Doglioni, however, has publicly criticized the approach to seismic risk assessment followed by his own institute, as well as by most countries with an advanced seismic risk management3. In an August 2020, interviewed by the Italian TV show Presa Diretta, he said that the probabilistic approach is outdated and needs to be abandoned. Nature Italy requested comment from the INGV presidency through its press office, but it declined to comment until the internal validation process is completed.
Embracing the uncertainty
What matters most in the end is how the seismic model is translated into building codes, and experts point out that it is possible to maintain the scientific soundness of the original 2019 model without lowering safety standards. The key, once again, is uncertainty.
In Italy, engineers have to make sure that buildings can withstand the average ground acceleration that has a 10% probability to be exceeded over a period of 50 years. But the model outputs can be much richer. The map allows to consider a lower probability threshold, or to extend the time horizon, in order to account also for rarer earthquakes. And for each different choice, it computes a distribution of probabilities for different ground accelerations.
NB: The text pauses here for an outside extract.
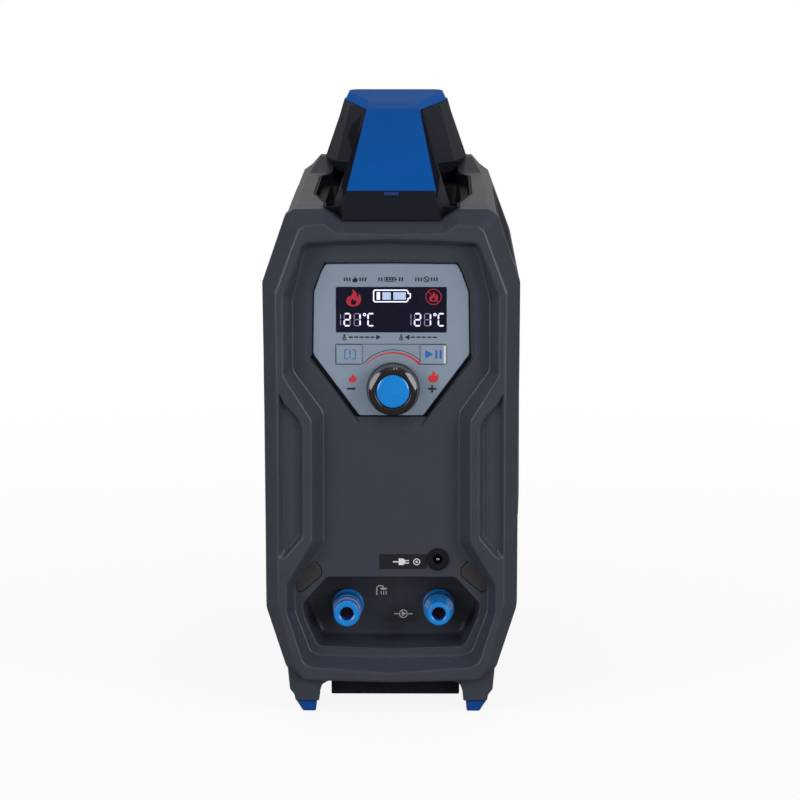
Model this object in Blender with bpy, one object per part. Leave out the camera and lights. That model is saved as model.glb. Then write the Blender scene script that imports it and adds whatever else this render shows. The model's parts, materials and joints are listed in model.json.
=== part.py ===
"""A portable gas water heater, modelled piece by piece in metres.

Frame: X to the right, Y to the back, Z up. The control panel faces -Y. The origin lies on the
ground, in the middle of the heater's plan.
"""

from math import cos, pi, radians, sin, tau

import bmesh
import bpy
from mathutils import Matrix, Vector

# Fits and sheet thicknesses
GAP = 0.0003
SHELL_WALL = 0.0025
SHEET = 0.0010

# Overall size
HALF_WIDTH = 0.0804
LENGTH = 0.360
SHELL_TOP = 0.318
HANDLE_TOP = SHELL_TOP + 0.0538
CHIN_BOTTOM = 0.0185
FRONT = -LENGTH / 2
REAR = LENGTH / 2

# Body outline, seen from the front
TOP_INSET = 0.0204
SHOULDER_INSET = 0.0156
SHOULDER_DROP = 0.0035
WIDEST_DROP = 0.046
SIDE_TAPER = 0.0026
LOWER_CORNER_Z = 0.0670
CHIN_CORNER_INSET = 0.0149
CHIN_CORNER_Z = 0.029

# Front and rear frames
FRAME_DEPTH = 0.030
RIM_DEPTH = 0.012
RIM_EDGE = 0.0085
FRAME_WALL = 0.003
NOTCH_HALF = 0.0308
NOTCH_TOP_HALF = 0.043
NOTCH_DROP = 0.0068
HUMP_HALF = 0.0495
HUMP_HALF_BASE = 0.062
HUMP_RISE = 0.0075

# Legs and feet
LEG_BOTTOM = 0.007
LEG_OUTER_INSET = 0.0149
LEG_INNER_INSET = 0.036
LEG_SETBACK = 0.007
FOOT_HALF = 0.0061
FOOT_BOTTOM_HALF = 0.0038

# Recess in the front frame: how far each corner lies from the widest line
RECESS_TOP_DROP = 0.020
RECESS_SHOULDER_INSET = 0.0264
RECESS_SIDE_INSET = 0.0133
RAIL_INNER_INSET = 0.0308
RAIL_TOP_DROP = 0.131
RAIL_BOTTOM_Z = 0.1095
RECESS_LOWER_Z = 0.0813
RECESS_CHIN_INSET = 0.0254
RECESS_CHIN_Z = 0.032
RECESS_BOTTOM_Z = 0.0262
RECESS_DRAFT = 0.0052
POCKET_DEPTH = 0.004
POCKET_OUTER_INSET = 0.0091
POCKET_INNER_INSET = 0.0261

# Fascia, control panel and what it carries
FASCIA_THICKNESS = 0.0037
FASCIA_LAP = 0.0035
PANEL_TOP_DROP = 0.0352
PANEL_SIDE_DROP = 0.0525
PANEL_LOW_DROP = 0.0913
PANEL_BOTTOM_DROP = 0.1295
PANEL_TOP_INSET = 0.0396
PANEL_SIDE_INSET = 0.0325
PANEL_FOOT_HALF = 0.0198
PANEL_BEVEL = 0.0044
PANEL_THICKNESS = 0.0025
PANEL_LAP = 0.003
DISPLAY_HALF = 0.0341
DISPLAY_DROP = 0.0493
DISPLAY_HEIGHT = 0.0279
LENS_THICKNESS = 0.0032
BUTTON_WIDTH = 0.0158
BUTTON_HEIGHT = 0.0119
BUTTON_DROP = 0.0855
BUTTON_PROUD = 0.0009
BUTTON_DEPTH = 0.0042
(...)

If considering only the average value was justified by the lack of uncertainty estimates in the previous map, it is less clear now. Acknowledging the uncertainty would ease the disparity between the outputs of the new and old seismic hazard maps. “In areas where the model estimates of the peak ground acceleration come with great uncertainty, it would make sense to consider values higher than the average as a support to building design,” says Bazzurro. “This would favour a precautionary approach without touching the scientific basis of the model”.
“The new Italian map treats uncertainty very thoroughly”, comments Matt Gerstenberger, a seismologist at GNS Science in New Zealand who was a referee of the article where MPS19 was presented. “I was not aware about the recent changes in the model, and I hope that the entire evaluation, including this last step, is open and transparent,” he says.